Thinkitis sufferers think constantly. Ideas breed more ideas, analysis breeds more analysis. This is not to say that all the thoughts are great thoughts. The sufferer just can't stop.

I believe all the major inventors, philosophers, composers, artists, scientists and other luminous intellectuals have thinkitis. That does not mean every thinkitis sufferer will produce great work. But that makes it all the worse. One can understand the compulsion of genius without being a genius.

Monday, February 12, 2007

Combat Ready

How do you maintain the most effective fighting forces in the world, which you promise you will only use for your own national defense or the defense of weaker entities who deserve protection, without ever actually fighting anyone except when it absolutely counts?

The United States prides itself on its military forces. We also try to maintain the image that we stand for Truth, Justice, Freedom and Democracy around the world, which means we don't openly condone the kind of rape, pillage and murder with which despots of old used to reward their loyal troops. How do you keep those forces sharp without letting them actually fight someone once in a while?

The troops, once trained, may want to use some of the cool hardware and lethal maneuvers they worked so hard to perfect. Sure, some of them might have joined just for three hots and a cot, or a college loan, but you will have some enthusiastic fighters in there as well.

To keep it real, even a practice war has to carry a risk of injury or death. Play dates like Grenada or Panama don't raise a warrior's self esteem. So the leader has to find something useful, dangerous, but still winnable as a goal.

The first Gulf War turned out to be great for morale. It was too short to descend into slogging combat and atrocities. We came, we shocked and awed, we conquered. So a second Iraq war could well have looked like a tonic for the American military and the American people. Prophets of doom could predict quagmires, but the American leadership knew the Iraqi military would crumble. Then our forces could swoop in, kick ass, mop up a little and leave a vital oil-producing region in better shape than they found it. The troops would have gotten a little live-fire experience, the few casualties could be lauded as heroes and we'd all get back on the highway in our SUVs with the feeling of a job well done.

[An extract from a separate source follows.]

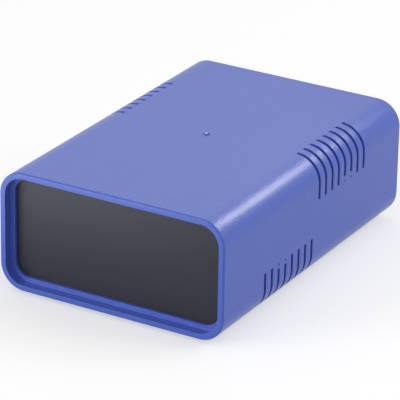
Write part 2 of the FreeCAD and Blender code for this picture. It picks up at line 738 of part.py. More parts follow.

The American leadership had to know that the real story will happen elsewhere. The real war has yet to break out. Except this little training war won't go away.

While we continue to waste time engaging small nations of primitive people in the outmoded confrontational style called War, the nations and cultures that really stand to topple us from dominance are doing it the new way, in business. We supposedly bankrupted the Soviet Union by forcing it into an arms race and proxy wars it could not afford. Now, with no one forcing us, we drain our own substance into bush wars and fall further and further in debt to foreign financiers.

Corporations, given the legal status of persons, become the new despots who transcend national boundaries and allegiances. While we still have a representative government of any kind, we need to vote for some controls on corporate power.

Ha. Who am I kidding? But it feels good to say it as if it could be so.

Tuesday, February 06, 2007

Worst is Better, Best is Great

If you have a lousy relationship, smile. At least you know what to expect. Get out of it as soon as you can.

If you have a great relationship, congratulations. May it continue.

So much for the ends of the spectrum. One might think that any step from lousy toward great on the continuum would mean life was getting better. But unimaginable hell awaits you in the vast wilderness between unadulterated crap and impossibly happily ever after.

What if you never know, as you head home from your long day doing whatever you do, whether you will walk into warmth and light, pleasant odors and sweet sounds, or a dense cloud of personal misery? Your first few breaths will either lift you to a plateau caressed by healing breezes or throw you to the floor in a funk that will make you wish you'd driven into that lake by the sharp curve and inhaled deeply of the icy torrent that rushed in through the window you opened for it.

Maybe I'm just loving company here, but I fear that the vast majority of us dwell in that middle land of uncertainty.

It has been said that in a marriage no one in the household can be happier than the most miserable member of it. What we call love requires us to care how the loved one feels, even if we can't really do anything about it.

In a marriage of unequal partnership, one person dominates. The dominant member's feelings go up, everyone goes up. The dominant member's feelings go down, everyone goes down. The dominant member has to do something, everyone's schedule revolves around that. It keeps life simple, and simple is good. But only one member of the partnership can have strong ambitions.

The supporting partner could have a strong ambition to make the dominant partner the best damn whatever-it-is in the world. If that does not satisfy the supportive partner's need for self-worth, then there's going to be trouble. The divorce boom that began in the 1960s showed that the unequal marriage model was in trouble. But that doesn't mean the unequal model is wrong for everyone.

People are drawn to each other. We look for allies, partners, intimates. Then we get the blowback. The gears grind instead of meshing. You spend a lot of time either wallowing in the swamp of misery to show solidarity, or ignoring the other person and hoping for the best. Neither one exactly fits the image of either fairy tale happiness or a shared struggle to reach a common goal. And yet it may be the best most of us can hope to get.

People you might perceive as steady, hardworking and boring can turn out to have powerful feelings hurling them up toward the sun and dragging them down into the abyss. These are not just afflictions of the creative and passionate. But be warned: the creative and passionate come with that program automatically loaded and cued up.

It's often hard to remember, when you have no one, just what it's like to have someone. So let me remind you. It's like being that little rubber ball attached by an elastic to a wooden paddle. The child playing with this toy has the option of hitting into open flames, gravy, wine, sewage, cold rain, dry air, car exhaust, dog farts, perfume and the musky odors of sex. And the little bastard will be mixing them all up.